Ardent’s John Fry, who had produced Big Star’s first two albums, was also involved with the third. According to biographer Bruce Eaton, Fry “finally called a halt to the escalating madness” and the album was mastered by Larry Nix on February 13, 1975. Severe personal issues burdened the sessions throughout. Chilton was in a turbulent relationship, disconnected from the direction of his own music, and surrounded by what Eaton described as “a large and revolving cast of Memphis musicians.” The album was mastered and then sat in a drawer for three years.
Steve Cropper and William Eggleston Both Played on the Record
The session musicians brought in during the recording extended well beyond the band’s core lineup. Steve Cropper, the guitarist whose work at Stax Records helped define an entire era of American soul music, contributed guitar to the album’s cover of the Velvet Underground’s “Femme Fatale.” William Eggleston, one of the most celebrated photographers in American art history, played piano on the cover of eden ahbez’s “Nature Boy.” Both were there because of personal connections to Chilton and the Memphis scene, not because of any conventional studio logic.

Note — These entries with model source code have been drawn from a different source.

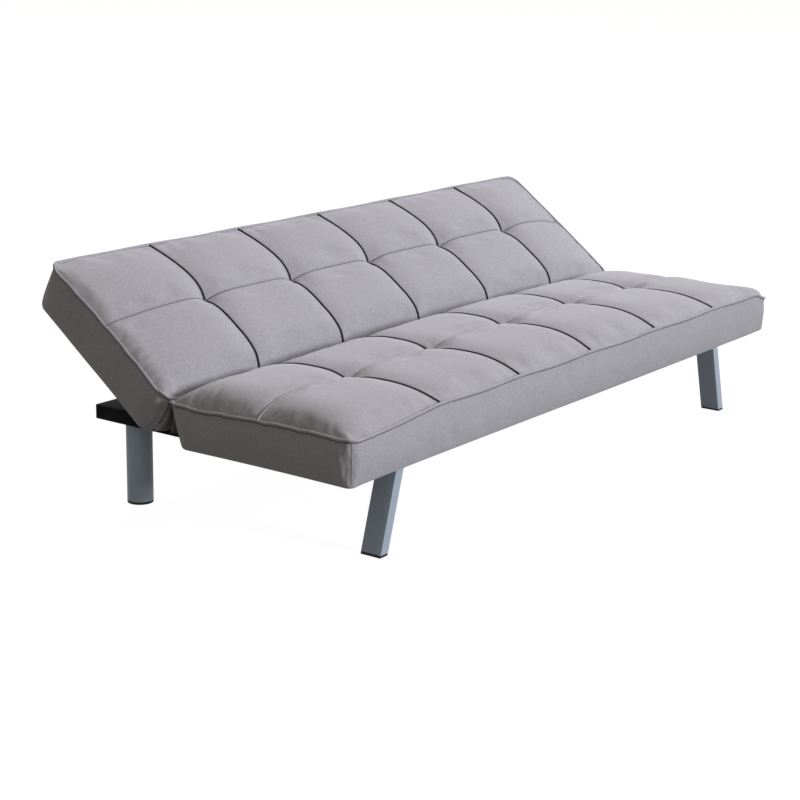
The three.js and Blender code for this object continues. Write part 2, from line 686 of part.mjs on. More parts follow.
/** The pawl with its rivet, which turns in the back arm, and the wire spring round the rivet. */
function makePawl(side, word) {
  const span = onSide(side, seatArmOuter - plateGauge, seatArmOuter);
  const noseCentre = polar(noseAngle, rimRadius + noseClearance + noseRadius);
  const rivetNear = seatArmOuter - pawlPinLength;
  const pawl = joined(
    prismX(link(pawlPin, pawlHubRadius, elbow, pawlRadius), span),
    prismX(link(elbow, pawlRadius, noseCentre, noseRadius), span),
    rodX(pawlPin, pawlPinRadius, onSide(side, rivetNear, seatArmOuter - plateGauge / 2)),
    rodX(pawlPin, pawlHeadRadius, onSide(side, rivetNear - pawlHeadThickness, rivetNear)),
  );
  const coilRadius = pawlPinRadius + springClearance + springWire;
  const coilStart = backArmOuter - plateGauge - gap - springWire;
  const points = [];
  points.push(new THREE.Vector3(side * coilStart, pawlPin.y + coilRadius, pawlPin.z - springLeg));
  for (let i = 0; i <= springTurns * springStepsPerTurn; i++) {
    const turn = i / springStepsPerTurn;
    const angle = turn * Math.PI * 2;
    points.push(
      new THREE.Vector3(
        side * (coilStart - springPitch * turn),
        pawlPin.y + coilRadius * Math.cos(angle),
        pawlPin.z + coilRadius * Math.sin(angle),
      ),
    );
  }
  const coilEnd = side * (coilStart - springPitch * springTurns);
  points.push(new THREE.Vector3(coilEnd, pawlPin.y + coilRadius, pawlPin.z + springLeg));
  const wire = new THREE.Shape().absarc(0, 0, springWire, 0, Math.PI * 2);
  const spring = new THREE.ExtrudeGeometry(wire, {
    extrudePath: new THREE.CatmullRomCurve3(points, false, "catmullrom"),
    steps: points.length,
    curveSegments: wireSegments,
    bevelEnabled: false,
  });
  return [piece(`pawl_${word}`, "hingeSteel", pawl), piece(`pawl_spring_${word}`, "zincSteel", spring)];
}

/** The back's pad and cover, in the back's own frame: a tray, shallower where the beams enter it. */
function makeBackCushion() {
  const taper = (down) => ({ start: -lowSwell(down), end: topTaper * down });
  const padded = paddedBox(backLength, backThickness, backPad, true, taper);
  padded.translate(0, creaseHalfGap, pivotDrop);
  const roof = backDeckTop + gap;
  const floor = backUnderside - overrun;
  const lowSpan = [-lowSideBulge - overrun, backInnerLow + overrun];
  const notchTop = beamTopFromPivot + beamClearance;
  const cuts = [
    block([-innerHalf, innerHalf], [backInnerLow, backInnerTop], [floor, roof]),
    block([-beamOuter - beamClearance, beamOuter + beamClearance], lowSpan, [floor, notchTop]),
  ];
  for (const side of [-1, 1]) {
    const shoulder = link({ y: 0, z: 0 }, eyeRadius + eyeClearance, barCentre, barRadius + eyeClearance);
    cuts.push(block(onSide(side, ...hingeSlot), lowSpan, [floor, roof]));
    cuts.push(prismX(shoulder, onSide(side, ...hingeSlot)));
  }
  return piece("back_cushion", "fabric", cut(padded, ...cuts));
}

/** The back's deck, rails, stiles and dust cloth, in the back's own frame. */
function makeBackFrame() {
  const lowY = crease.backRail;
  const topY = backInnerTop - gap;
  const endStart = backInnerLow + gap;
  const shallow = [backFrameBottom, backDeckBottom - gap];
  const deep = [backUnderside + deepRailLift, backDeckBottom - gap];
  const between = [-railInner + gap, railInner - gap];
  const stileSpan = [lowY + railThickness + gap, topY - railThickness - gap];
  const lowRail = block(between, [lowY, lowY + railThickness], shallow);
  const slots = [-1, 1].map((side) =>
    block(
      onSide(side, stileOuter, backArmOuter + gap),
      [lowY - overrun, lowY + railThickness + overrun],
      [backFrameBottom - overrun, barCentre.z + barRadius + gap],
    ),
  );
  const middleSpan = [-stileThickness / 2, stileThickness / 2];
  const deck = block([-railOuter, railOuter], [lowY, topY], [backDeckBottom, backDeckTop]);
  const clothSpan = [backDustBottom, backDustBottom + dustThickness];
  const cloth = block(between, [lowY, topY - railThickness - gap], clothSpan);
  const parts = [
    piece("back_deck", "plywood", deck),
    piece("back_low_rail", "pine", cut(lowRail, ...slots)),
    piece("back_top_rail", "pine", block(between, [topY - railThickness, topY], deep)),
    piece("back_middle_stile", "pine", block(middleSpan, stileSpan, shallow)),
    piece("back_dust_cover", "dustCloth", cloth),
  ];
  for (const [side, word] of [[-1, "left"], [1, "right"]]) {
    const stile = block(onSide(side, stileOuter - stileThickness, stileOuter), stileSpan, shallow);
    const boreSpan = onSide(side, stileOuter - hingeScrew.depth, stileOuter + overrun);
    const bores = Object.values(backScrewPlaces).map((place) =>
      rodX({ y: place, z: barCentre.z }, hingeScrew.radius + boreClearance, boreSpan),
    );
    parts.push(piece(`hinge_stile_${word}`, "pine", cut(stile, ...bores)));
    const endRail = block(onSide(side, railInner, railOuter), [endStart, topY], deep);
    parts.push(piece(`back_${word}_rail`, "pine", endRail));
  }
  return parts;
}

/** The cloth that closes the wedge between the two units at one end. */
function makeGusset(side, word) {
  const seatPoint = (share) => {
    const { y, z } = seatSidePoint(share);
    return { y: y + gussetSlack, z };
  };
  const backPoint = (share) => {
    const { y, z } = lowSidePoint(share);
    return turned({ y: y - gussetSlack, z });
  };
  const [seatLow, backLow] = [seatPoint(gussetSeatShare), backPoint(gussetBackShare)];
  const middle = { y: (seatLow.y + backLow.y) / 2, z: (seatLow.z + backLow.z) / 2 + gussetSag };
  const points = [
    seatPoint(gussetTopShare),
    seatLow,
    middle,
    backLow,
    backPoint(1 / skirtRows),
    backPoint(gussetTopShare),
  ];
  const span = onSide(side, halfWidth - gussetInset - gussetThickness, halfWidth - gussetInset);
  return piece(`gusset_${word}`, "gussetCloth", prismX(outline(points.map(fromPivot)), span));
}

const seatBase = new THREE.Group();
const backUnit = new THREE.Group();
backUnit.position.set(0, pivotY, pivotZ);
backUnit.rotation.x = backAngle;
seatBase.add(makeSeatCushion(), ...makeSeatFrame(), ...makeUnderframe(), makeSeatDustCover());
backUnit.add(makeBackCushion(), ...makeBackFrame());
for (const [side, word] of [[-1, "left"], [1, "right"]]) {
  seatBase.add(...makeFrontLeg(side, word), ...makeRearLeg(side, word));
  seatBase.add(...makeSeatArm(side, word), ...makePivot(side, word), makeGusset(side, word));
  backUnit.add(...makeBackArm(side, word), ...makePawl(side, word));
}

// The origin is on the floor under the middle of the whole sofa's box.
const group = new THREE.Group();
group.add(seatBase, backUnit);
const extent = new THREE.Box3().setFromObject(group, true);
group.position.y = -(extent.min.y + extent.max.y) / 2;

export default group;
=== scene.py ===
"""Looks of a click clack sofa bed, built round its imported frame.

Lengths are metres and +Z is up. The seat faces -Y, and "left" is the -X end. The back is made in its
own frame, whose origin is the hinge's pivot, and then turned to the slope that it has at rest.
"""

import json
import logging
import math
from dataclasses import dataclass, field
from enum import Enum
from typing import Callable, Iterable, Sequence

import bmesh
import bpy
import numpy as np
from bpy.types import ID, Material, Mesh, Node, NodeInputs, NodeOutputs, NodeSocket, NodeTree, Object
from mathutils import Matrix, Vector


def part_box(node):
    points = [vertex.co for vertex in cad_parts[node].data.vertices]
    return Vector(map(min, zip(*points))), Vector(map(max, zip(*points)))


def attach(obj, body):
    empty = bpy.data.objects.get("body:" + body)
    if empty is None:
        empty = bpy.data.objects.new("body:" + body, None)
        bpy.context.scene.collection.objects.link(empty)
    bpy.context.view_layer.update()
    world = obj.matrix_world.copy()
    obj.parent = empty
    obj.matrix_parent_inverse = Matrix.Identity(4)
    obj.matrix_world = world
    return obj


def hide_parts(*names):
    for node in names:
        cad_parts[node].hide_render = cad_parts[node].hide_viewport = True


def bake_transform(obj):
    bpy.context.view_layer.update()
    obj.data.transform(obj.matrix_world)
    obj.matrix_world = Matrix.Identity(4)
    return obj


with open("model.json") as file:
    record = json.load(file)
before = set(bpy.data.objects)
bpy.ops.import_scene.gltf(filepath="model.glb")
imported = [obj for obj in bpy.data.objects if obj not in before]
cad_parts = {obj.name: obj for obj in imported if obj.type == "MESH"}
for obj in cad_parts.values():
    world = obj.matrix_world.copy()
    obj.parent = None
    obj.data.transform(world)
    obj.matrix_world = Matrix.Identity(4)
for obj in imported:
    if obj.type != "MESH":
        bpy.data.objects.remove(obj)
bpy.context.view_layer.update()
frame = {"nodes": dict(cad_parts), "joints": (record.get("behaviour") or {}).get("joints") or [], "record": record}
log = logging.getLogger("sofa_bed")

Array = np.ndarray
Colour = tuple[float, float, float]


class Side(Enum):
    """The two ends of the sofa."""

    LEFT = -1
    RIGHT = 1

    @property
    def word(self) -> str:
        """The end's name, as the frame's nodes spell it."""
        return self.name.lower()


class Body(Enum):
    """The frame's bodies that the dressed pieces ride on."""

    SEAT = "seat_base"
    BACK = "back"


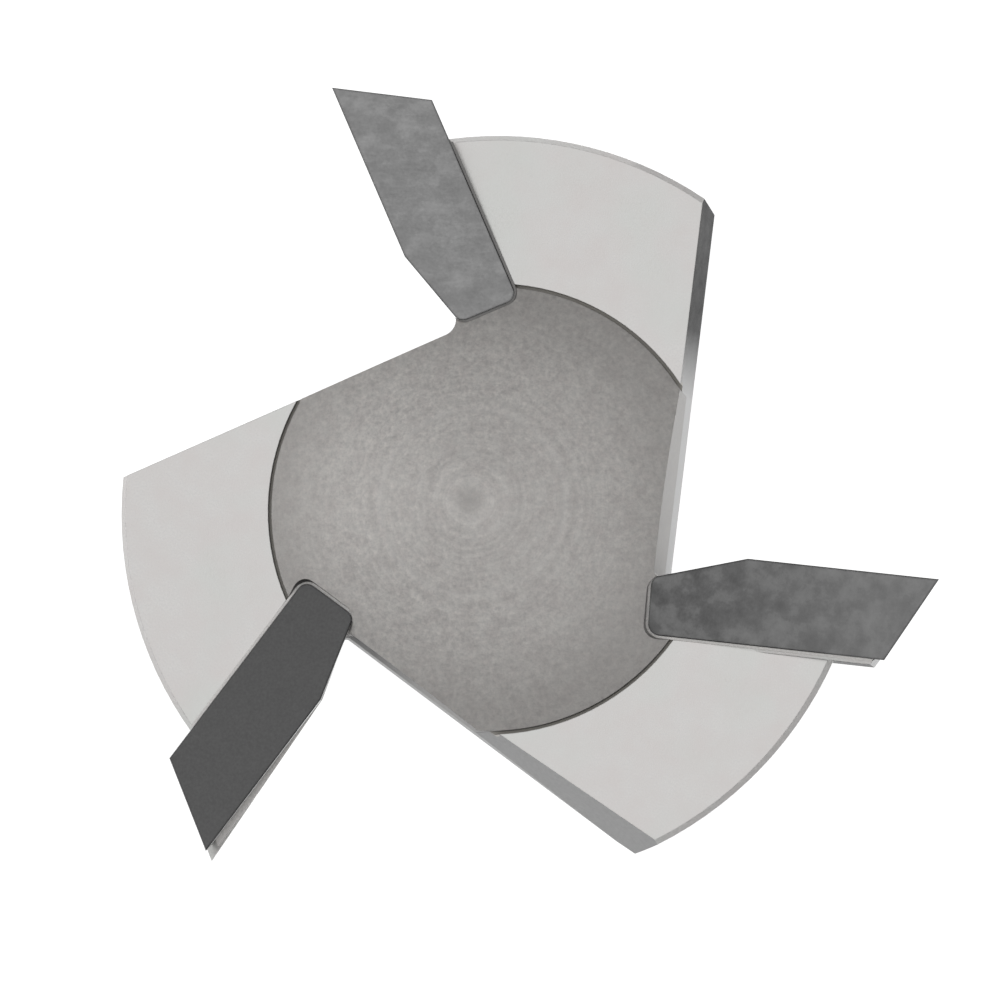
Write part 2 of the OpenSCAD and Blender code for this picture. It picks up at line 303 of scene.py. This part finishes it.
def dress_all():
    dress("hub", hub_finish())
    dress("flange", flange_finish())
    for number, (plate, filler_level) in enumerate(zip(PLATES, FILLER_LIT_LEVELS), 1):
        dress(f"blade_{number}", carbide_finish(f"carbide_{number}", **plate))
        dress(f"braze_{number}", braze_finish(f"silver_braze_{number}", filler_level))


# ---------------------------------------------------------------- the thread's ridge, in millimetres
THREAD_R = 7.0
RIDGE_R = 5.95
PITCH = 2.0
THREAD_START = 0.4
THREAD_END = 12.6
TURN_STEPS = 64
FADE_STEPS = 16
LEAST = 0.02         # how much of the ridge is left at its ends
SUNK = 0.03          # how far the ridge's root sits in the bore's wall
ROOT_HALF = 0.86     # half of the ridge's height at its root
CREST_HALF = 0.16    # half of its height at its crest


def thread_ridge():
    """The M14 x 2 ridge that winds up the bore, faded out at both ends."""
    steps = int((THREAD_END - THREAD_START - PITCH) / PITCH * TURN_STEPS)
    root_r = THREAD_R + SUNK
    profile = ((root_r, -ROOT_HALF), (RIDGE_R, -CREST_HALF), (RIDGE_R, CREST_HALF), (root_r, ROOT_HALF))
    points, faces = [], []
    for i in range(steps + 1):
        angle = 2 * math.pi * i / TURN_STEPS
        height = THREAD_START + PITCH / 2 + PITCH * i / TURN_STEPS
        fade = min(1.0, i / FADE_STEPS, (steps - i) / FADE_STEPS) * (1 - LEAST) + LEAST
        for r, z in profile:
            reach = root_r - (root_r - r) * fade
            point = Vector((reach * math.cos(angle), reach * math.sin(angle), height + z * fade))
            points.append(point * MM)
    size = len(profile)
    for i in range(steps):
        for j in range(size):
            a, b = i * size + j, i * size + (j + 1) % size
            faces.append((a, b, b + size, a + size))
    faces.append(tuple(range(size))[::-1])
    faces.append(tuple(range(steps * size, steps * size + size)))
    mesh = bpy.data.meshes.new("thread_ridge")
    mesh.from_pydata(points, [], faces)
    mesh.update()
    ridge = bpy.data.objects.new("thread_ridge", mesh)
    scene.collection.objects.link(ridge)
    mesh.materials.append(frame["nodes"]["hub"].data.materials[0])
    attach(ridge, "root")


# ---------------------------------------------------------------- floor and light
FLOOR_HALF = 2.0
FLOOR_GAP = 0.01 * MM


def floor():
    """A wide pale floor that the boss stands on."""
    g = Graph("floor_pale")
    shader = g.node("BsdfPrincipled", {"Base Color": grey(0.8), "Roughness": 0.9,
                                       "Emission Color": grey(1.0), "Emission Strength": 0.85})
    g.node("OutputMaterial", {"Surface": shader.outputs[0]})
    mesh = bpy.data.meshes.new("floor")
    corners = [(x * FLOOR_HALF, y * FLOOR_HALF, 0) for x, y in ((-1, -1), (1, -1), (1, 1), (-1, 1))]
    mesh.from_pydata(corners, [], [(0, 1, 2, 3)])
    mesh.materials.append(g.material)
    plane = bpy.data.objects.new("floor", mesh)
    plane.location.z = -FLOOR_GAP
    scene.collection.objects.link(plane)


def softbox(name, place, size, power):
    """A square soft light at place that faces the disc."""
    data = bpy.data.lights.new(name, "AREA")
    data.shape = "RECTANGLE"
    data.size, data.size_y = size
    data.energy = power
    light = bpy.data.objects.new(name, data)
    light.location = place
    light.rotation_mode = "QUATERNION"
    light.rotation_quaternion = (Vector((0, 0, FRONT_Z)) - Vector(place)).to_track_quat("-Z", "Y")
    light.visible_camera = False
    scene.collection.objects.link(light)


def lights():
    world = bpy.data.worlds.new("studio")
    world.use_nodes = True
    world.node_tree.nodes["Background"].inputs["Color"].default_value = grey(0.17)
    scene.world = world
    softbox("softbox_over", (0.0, 0.02, 0.7), (0.84, 0.95), 1.76)
    softbox("softbox_left", (-0.7, 0.1, 0.5), (0.5, 0.5), 0.75)


place_camera()
dress_all()
thread_ridge()
floor()
lights()
scene.view_settings.view_transform = "Standard"
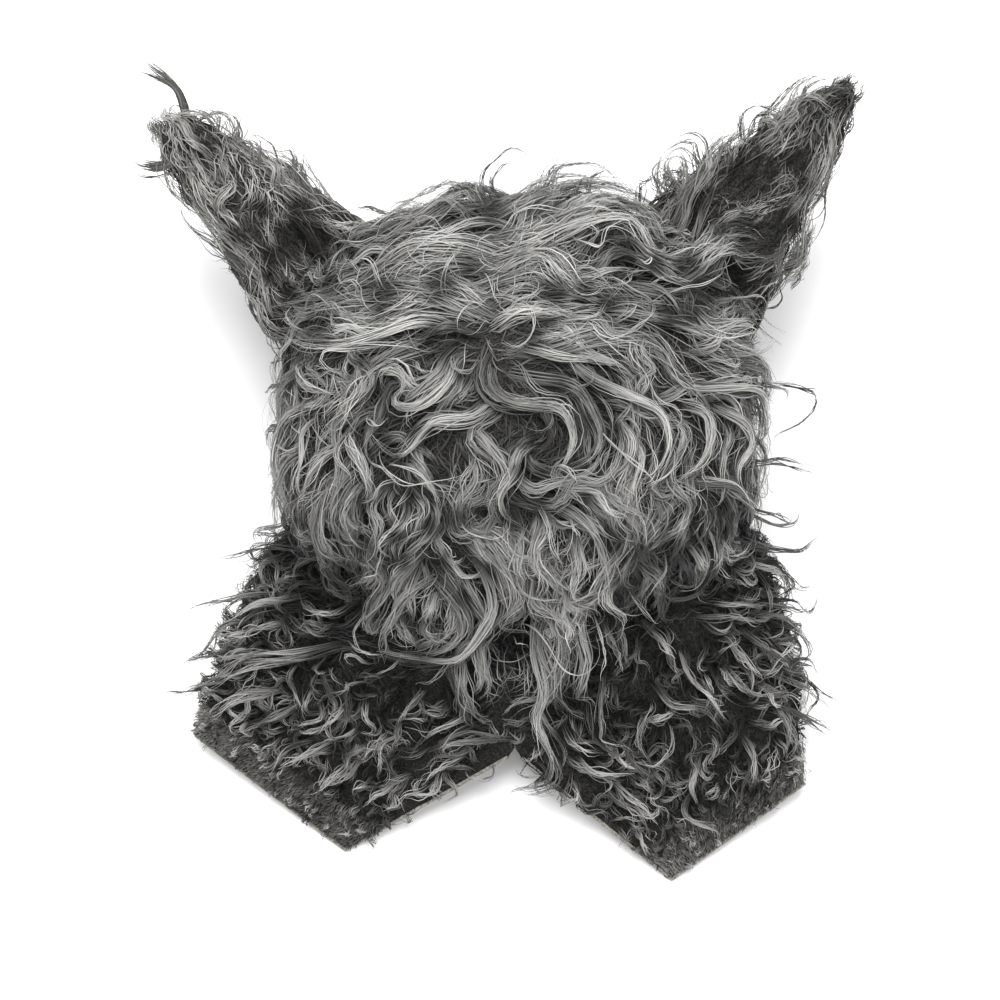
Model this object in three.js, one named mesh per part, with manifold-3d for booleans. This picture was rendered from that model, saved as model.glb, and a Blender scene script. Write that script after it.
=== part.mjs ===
// A werewolf mask that covers the whole head, lying on its face.
// The hood of long fur has a whorl on top, from which its locks run out to the edge all round.
// Two cupped ears stand on it. Two panels of shorter fur make the neck: they are sewn together
// down the nape and under the throat, and part below the notch, where the back slit stands open.
// A plain moulded wolf's face, with a short muzzle and open eyes, closes the side that it lies on.
// The mask is hollow, as it is worn.
//
// Millimetres: +X to the right, +Y towards the crown, +Z up from the floor that it lies on.
// The origin is on the floor, under the middle of the whole mask.

import * as THREE from 'three';
import Module from 'manifold-3d';
import { mergeVertices } from 'three/addons/utils/BufferGeometryUtils.js';

const wasm = await Module();
wasm.setup();

// Driving dimensions
const GAP = 0.4; // between two pieces that are sewn face to face

const HOOD = {
  centre: [10, 12, 104], // the widest level of the head
  halfWidth: 147,
  toCrown: 137,
  toNape: 134,
  up: 132,
  down: 120, // reaches below the floor, which cuts it flat
  crownPlan: 2.4, // superellipse exponents of the plan, rounder at the crown
  napePlan: 2.9,
  topCurve: 2.2, // and of the upright section, squarer at the floor
  bottomCurve: 3.4,
  wall: 12,
  lockDepth: 9,
  locks: 19,
  columnsPerLock: 4,
  rows: 20,
  sway: 0.1,
  whorlTwist: 0.9,
};

const NECK = {
  thickness: 11, // backing cloth and short fur
  napeTop: [8, -88, 150],
  throatTop: [8, -84, 26],
  archPower: 2.6,
  notch: [8, -176, 32],
  throatHem: [4, -150, 12],
  bulge: 9,
  tuftDepth: 5,
  columns: 15,
  rows: 12,
};

// Each side's own points, because the neck lies unevenly: where the side fold begins under the
// hood, which way it swings out, the hem's outer corner, and the tip beside the open slit.
const NECK_SIDES = {
  left: { fold: [-116, -42, 92], swing: [-158, -88, 66], corner: [-188, -160, 13], tip: [-95, -229, -1] },
  right: { fold: [136, -42, 92], swing: [174, -88, 68], corner: [184, -191, 13], tip: [103, -247, -1] },
};

const EARS = {
  left: { root: [-96, 80, 118], tip: [-210, 200, 134], inward: 58, outward: 52, bluntness: 0.26 },
  right: { root: [106, 88, 118], tip: [218, 225, 134], inward: 62, outward: 58, bluntness: 0.16 },
};
const EAR = { thickness: 14, cup: 17, ridgeDepth: 3, ridges: 3, columns: 8, rows: 10 };

// The face is moulded in rings round its muzzle, from the muzzle's front out to the rim.
const FACE = {
  centreX: 9,
  wall: 4.5,
  spokes: 20,
  rings: [
    { y: -15, halfWidth: 18, halfLength: 14, height: 7 }, // front of the muzzle
    { y: -14, halfWidth: 25, halfLength: 22, height: 10 },
    { y: -11, halfWidth: 29, halfLength: 28, height: 24 },
    { y: -7, halfWidth: 36, halfLength: 36, height: 36 }, // root of the muzzle
    { y: 1, halfWidth: 52, halfLength: 53, height: 41 }, // cheeks and eye sockets
    { y: 6, halfWidth: 70, halfLength: 69, height: 37 },
    { y: 8, halfWidth: 79, halfLength: 77, height: 22 },
    { y: 8, halfWidth: 81, halfLength: 79, height: 3 }, // rim
  ],
  brow: 13, // how far it stands out over the eyes
  nose: { y: -4, halfWidth: 12, halfLength: 8, depth: 6 },
  mouth: { y: -13, radius: 15, groove: 1.8 },
  eye: { apart: 68, y: 27, halfWidth: 13, halfLength: 7.5, slant: 17 },
  opening: { y: 8, halfWidth: 86, halfLength: 84 }, // in the hood
};

// The hood's lowest locks, which hang over the neck like a fringe. Its places run along the neck
// from the head, 0, to the hem, 1.
const FRINGE = {
  locks: 14,
  columnsPerLock: 3,
  rows: 4,
  from: 0.02,
  between: 0.19, // where two locks part
  sideTip: 0.28,
  middleTip: 0.48,
  rootDepth: { side: 8, middle: 14 },
  tipDepth: 4,
  sway: 0.03,
};

const COLOURS = {
  hood: { color: 0x6a6966, roughness: 0.85, metalness: 0 },
  neck: { color: 0x4a4a48, roughness: 0.9, metalness: 0 },
  ear: { color: 0x5e5d5a, roughness: 0.87, metalness: 0 },
  face: { color: 0x35322f, roughness: 0.6, metalness: 0 },
};

// Small mathematics

const TURN = 2 * Math.PI;
const mix = (a, b, t) => a + (b - a) * t;
const clamp01 = (t) => Math.min(1, Math.max(0, t));
const smooth = (t) => clamp01(t) ** 2 * (3 - 2 * clamp01(t));
const vec = (p) => new THREE.Vector3(...p);

// A superellipse's coordinate for the sine or cosine c: square corners grow with the exponent n.
const power = (c, n) => Math.sign(c) * Math.abs(c) ** (2 / n);

// Closed meshes from grids of points

// A geometry from a list of points and a list of triangles, each three places in that list.
function geometryOf(points, triangles) {
  const geometry = new THREE.BufferGeometry();
  geometry.setAttribute('position', new THREE.Float32BufferAttribute(points.flatMap((p) => [p.x, p.y, p.z]), 3));
  geometry.setIndex(triangles.flat());
  return geometry;
}

// The two triangles of the quadrilateral a, b, c, d, which runs anticlockwise seen from outside.
const quad = (a, b, c, d) => [[a, b, c], [a, c, d]];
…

The Album’s Tribute Concert After Chilton’s Death Featured Members of R.E.M., Big Star, and the Posies
Alex Chilton died of a heart attack in New Orleans on March 17, 2010, at the age of 59, without health insurance and just days before a scheduled Big Star performance at South by Southwest in Austin. That show went ahead as a tribute, with Curt Kirkwood, Chris Stamey, M. Ward, Mike Mills of R.E.M., John Doe, Sondre Lerche, Chuck Prophet, Evan Dando, the Watson Twins, and original Big Star member Andy Hummel joining Jody Stephens on stage. Hummel himself died four months later. Stephens is now the sole surviving original member of the band.